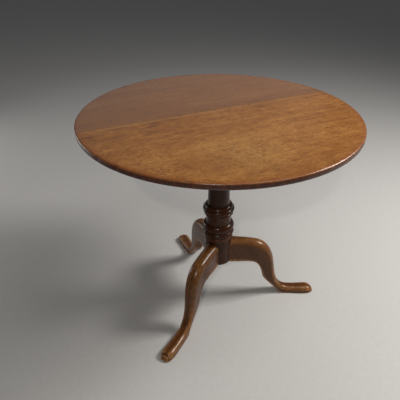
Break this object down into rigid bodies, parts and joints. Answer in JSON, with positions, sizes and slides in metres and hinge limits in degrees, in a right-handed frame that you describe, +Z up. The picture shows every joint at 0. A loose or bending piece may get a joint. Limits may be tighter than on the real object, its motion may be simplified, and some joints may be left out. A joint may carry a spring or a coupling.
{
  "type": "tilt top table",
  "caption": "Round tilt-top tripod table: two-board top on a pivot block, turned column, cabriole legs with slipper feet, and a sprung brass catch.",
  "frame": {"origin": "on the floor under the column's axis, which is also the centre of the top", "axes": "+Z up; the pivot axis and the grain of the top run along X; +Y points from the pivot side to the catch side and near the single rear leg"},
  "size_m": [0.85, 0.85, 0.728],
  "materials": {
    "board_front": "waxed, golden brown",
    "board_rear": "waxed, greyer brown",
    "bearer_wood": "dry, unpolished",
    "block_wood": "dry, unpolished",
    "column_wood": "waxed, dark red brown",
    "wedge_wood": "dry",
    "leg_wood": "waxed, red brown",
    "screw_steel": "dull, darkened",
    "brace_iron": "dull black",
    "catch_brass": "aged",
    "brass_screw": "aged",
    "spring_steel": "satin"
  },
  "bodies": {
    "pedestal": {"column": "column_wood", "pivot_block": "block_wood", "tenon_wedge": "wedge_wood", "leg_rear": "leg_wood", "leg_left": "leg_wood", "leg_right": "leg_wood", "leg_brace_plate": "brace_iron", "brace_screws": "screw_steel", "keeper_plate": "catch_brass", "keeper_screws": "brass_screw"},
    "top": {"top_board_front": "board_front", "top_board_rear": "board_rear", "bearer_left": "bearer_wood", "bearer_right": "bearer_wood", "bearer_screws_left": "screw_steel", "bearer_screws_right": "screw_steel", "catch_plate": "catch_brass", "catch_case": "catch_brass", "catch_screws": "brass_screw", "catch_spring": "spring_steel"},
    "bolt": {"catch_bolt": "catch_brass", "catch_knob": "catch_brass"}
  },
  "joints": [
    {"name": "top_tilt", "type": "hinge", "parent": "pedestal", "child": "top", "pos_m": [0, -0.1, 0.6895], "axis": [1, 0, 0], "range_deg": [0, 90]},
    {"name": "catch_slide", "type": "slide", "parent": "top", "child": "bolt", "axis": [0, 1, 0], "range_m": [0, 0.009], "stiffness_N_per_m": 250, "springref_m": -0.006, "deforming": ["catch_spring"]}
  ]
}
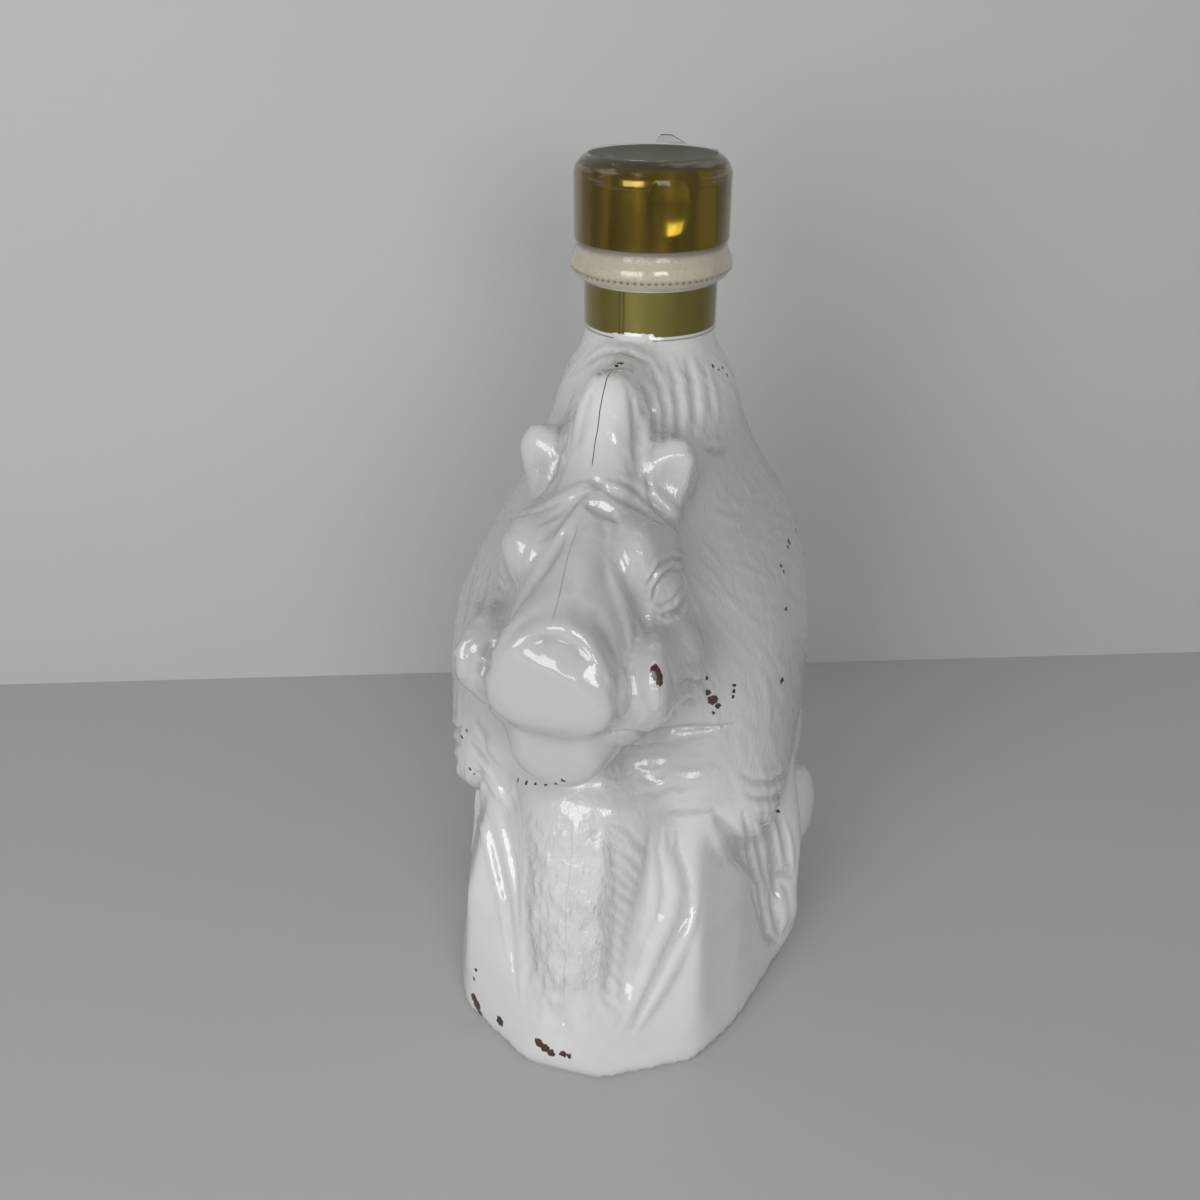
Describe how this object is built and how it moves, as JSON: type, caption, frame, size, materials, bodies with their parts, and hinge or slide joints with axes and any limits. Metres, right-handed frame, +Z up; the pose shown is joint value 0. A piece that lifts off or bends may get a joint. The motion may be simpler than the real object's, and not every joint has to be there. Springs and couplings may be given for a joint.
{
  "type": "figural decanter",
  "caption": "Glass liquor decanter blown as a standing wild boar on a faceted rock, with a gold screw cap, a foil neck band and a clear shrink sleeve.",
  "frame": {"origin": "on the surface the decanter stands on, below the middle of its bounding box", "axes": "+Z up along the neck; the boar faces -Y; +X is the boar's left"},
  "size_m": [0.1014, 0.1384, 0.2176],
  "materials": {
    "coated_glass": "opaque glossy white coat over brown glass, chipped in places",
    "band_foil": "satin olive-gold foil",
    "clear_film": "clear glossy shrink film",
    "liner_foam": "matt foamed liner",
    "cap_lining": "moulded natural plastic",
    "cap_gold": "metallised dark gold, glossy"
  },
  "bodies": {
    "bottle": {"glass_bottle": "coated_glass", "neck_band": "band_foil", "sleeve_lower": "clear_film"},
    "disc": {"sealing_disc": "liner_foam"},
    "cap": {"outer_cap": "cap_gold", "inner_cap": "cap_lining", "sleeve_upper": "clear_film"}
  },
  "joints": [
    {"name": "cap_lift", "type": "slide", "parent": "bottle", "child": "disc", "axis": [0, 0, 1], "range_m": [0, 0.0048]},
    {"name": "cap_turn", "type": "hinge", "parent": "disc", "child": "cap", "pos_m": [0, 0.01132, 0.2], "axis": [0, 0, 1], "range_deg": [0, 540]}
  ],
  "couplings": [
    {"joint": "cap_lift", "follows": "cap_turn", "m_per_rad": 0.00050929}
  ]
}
──────
WHAT IS REQUIRED
Take the data above and return it exactly.

WRITTEN ANSWER
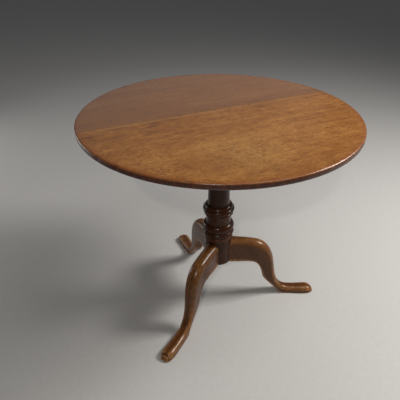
Break this object down into rigid bodies, parts and joints. Answer in JSON, with positions, sizes and slides in metres and hinge limits in degrees, in a right-handed frame that you describe, +Z up. The picture shows every joint at 0. A loose or bending piece may get a joint. Limits may be tighter than on the real object, its motion may be simplified, and some joints may be left out. A joint may carry a spring or a coupling.
{
  "type": "tilt top table",
  "caption": "Round tilt-top tripod table: two-board top on a pivot block, turned column, cabriole legs with slipper feet, and a sprung brass catch.",
  "frame": {"origin": "on the floor under the column's axis, which is also the centre of the top", "axes": "+Z up; the pivot axis and the grain of the top run along X; +Y points from the pivot side to the catch side and near the single rear leg"},
  "size_m": [0.85, 0.85, 0.728],
  "materials": {
    "board_front": "waxed, golden brown",
    "board_rear": "waxed, greyer brown",
    "bearer_wood": "dry, unpolished",
    "block_wood": "dry, unpolished",
    "column_wood": "waxed, dark red brown",
    "wedge_wood": "dry",
    "leg_wood": "waxed, red brown",
    "screw_steel": "dull, darkened",
    "brace_iron": "dull black",
    "catch_brass": "aged",
    "brass_screw": "aged",
    "spring_steel": "satin"
  },
  "bodies": {
    "pedestal": {"column": "column_wood", "pivot_block": "block_wood", "tenon_wedge": "wedge_wood", "leg_rear": "leg_wood", "leg_left": "leg_wood", "leg_right": "leg_wood", "leg_brace_plate": "brace_iron", "brace_screws": "screw_steel", "keeper_plate": "catch_brass", "keeper_screws": "brass_screw"},
    "top": {"top_board_front": "board_front", "top_board_rear": "board_rear", "bearer_left": "bearer_wood", "bearer_right": "bearer_wood", "bearer_screws_left": "screw_steel", "bearer_screws_right": "screw_steel", "catch_plate": "catch_brass", "catch_case": "catch_brass", "catch_screws": "brass_screw", "catch_spring": "spring_steel"},
    "bolt": {"catch_bolt": "catch_brass", "catch_knob": "catch_brass"}
  },
  "joints": [
    {"name": "top_tilt", "type": "hinge", "parent": "pedestal", "child": "top", "pos_m": [0, -0.1, 0.6895], "axis": [1, 0, 0], "range_deg": [0, 90]},
    {"name": "catch_slide", "type": "slide", "parent": "top", "child": "bolt", "axis": [0, 1, 0], "range_m": [0, 0.009], "stiffness_N_per_m": 250, "springref_m": -0.006, "deforming": ["catch_spring"]}
  ]
}
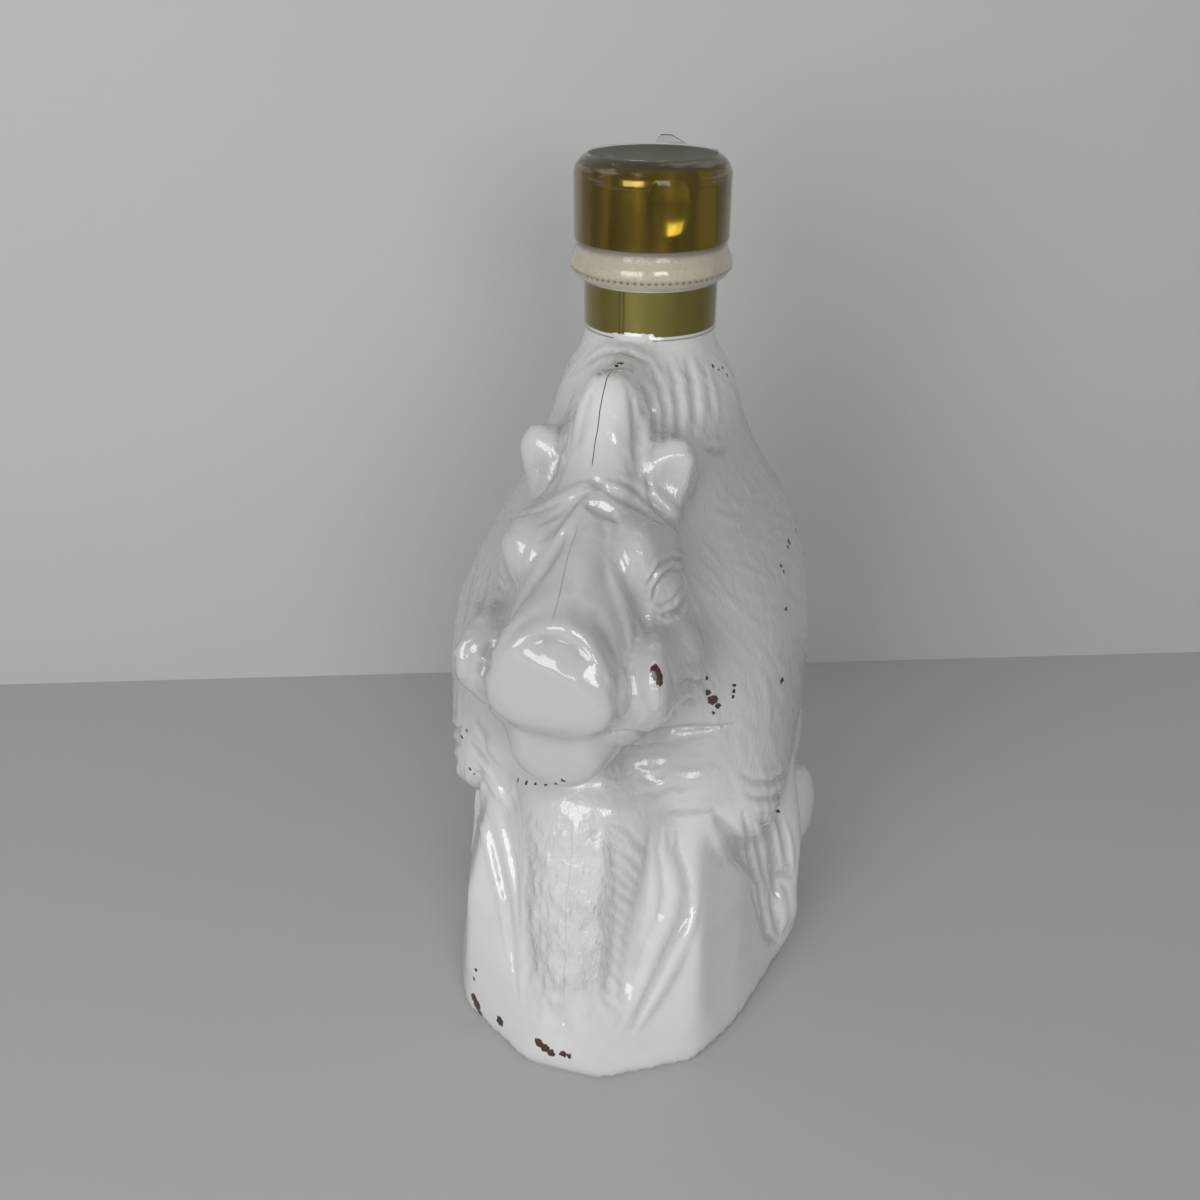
Describe how this object is built and how it moves, as JSON: type, caption, frame, size, materials, bodies with their parts, and hinge or slide joints with axes and any limits. Metres, right-handed frame, +Z up; the pose shown is joint value 0. A piece that lifts off or bends may get a joint. The motion may be simpler than the real object's, and not every joint has to be there. Springs and couplings may be given for a joint.
{
  "type": "figural decanter",
  "caption": "Glass liquor decanter blown as a standing wild boar on a faceted rock, with a gold screw cap, a foil neck band and a clear shrink sleeve.",
  "frame": {"origin": "on the surface the decanter stands on, below the middle of its bounding box", "axes": "+Z up along the neck; the boar faces -Y; +X is the boar's left"},
  "size_m": [0.1014, 0.1384, 0.2176],
  "materials": {
    "coated_glass": "opaque glossy white coat over brown glass, chipped in places",
    "band_foil": "satin olive-gold foil",
    "clear_film": "clear glossy shrink film",
    "liner_foam": "matt foamed liner",
    "cap_lining": "moulded natural plastic",
    "cap_gold": "metallised dark gold, glossy"
  },
  "bodies": {
    "bottle": {"glass_bottle": "coated_glass", "neck_band": "band_foil", "sleeve_lower": "clear_film"},
    "disc": {"sealing_disc": "liner_foam"},
    "cap": {"outer_cap": "cap_gold", "inner_cap": "cap_lining", "sleeve_upper": "clear_film"}
  },
  "joints": [
    {"name": "cap_lift", "type": "slide", "parent": "bottle", "child": "disc", "axis": [0, 0, 1], "range_m": [0, 0.0048]},
    {"name": "cap_turn", "type": "hinge", "parent": "disc", "child": "cap", "pos_m": [0, 0.01132, 0.2], "axis": [0, 0, 1], "range_deg": [0, 540]}
  ],
  "couplings": [
    {"joint": "cap_lift", "follows": "cap_turn", "m_per_rad": 0.00050929}
  ]
}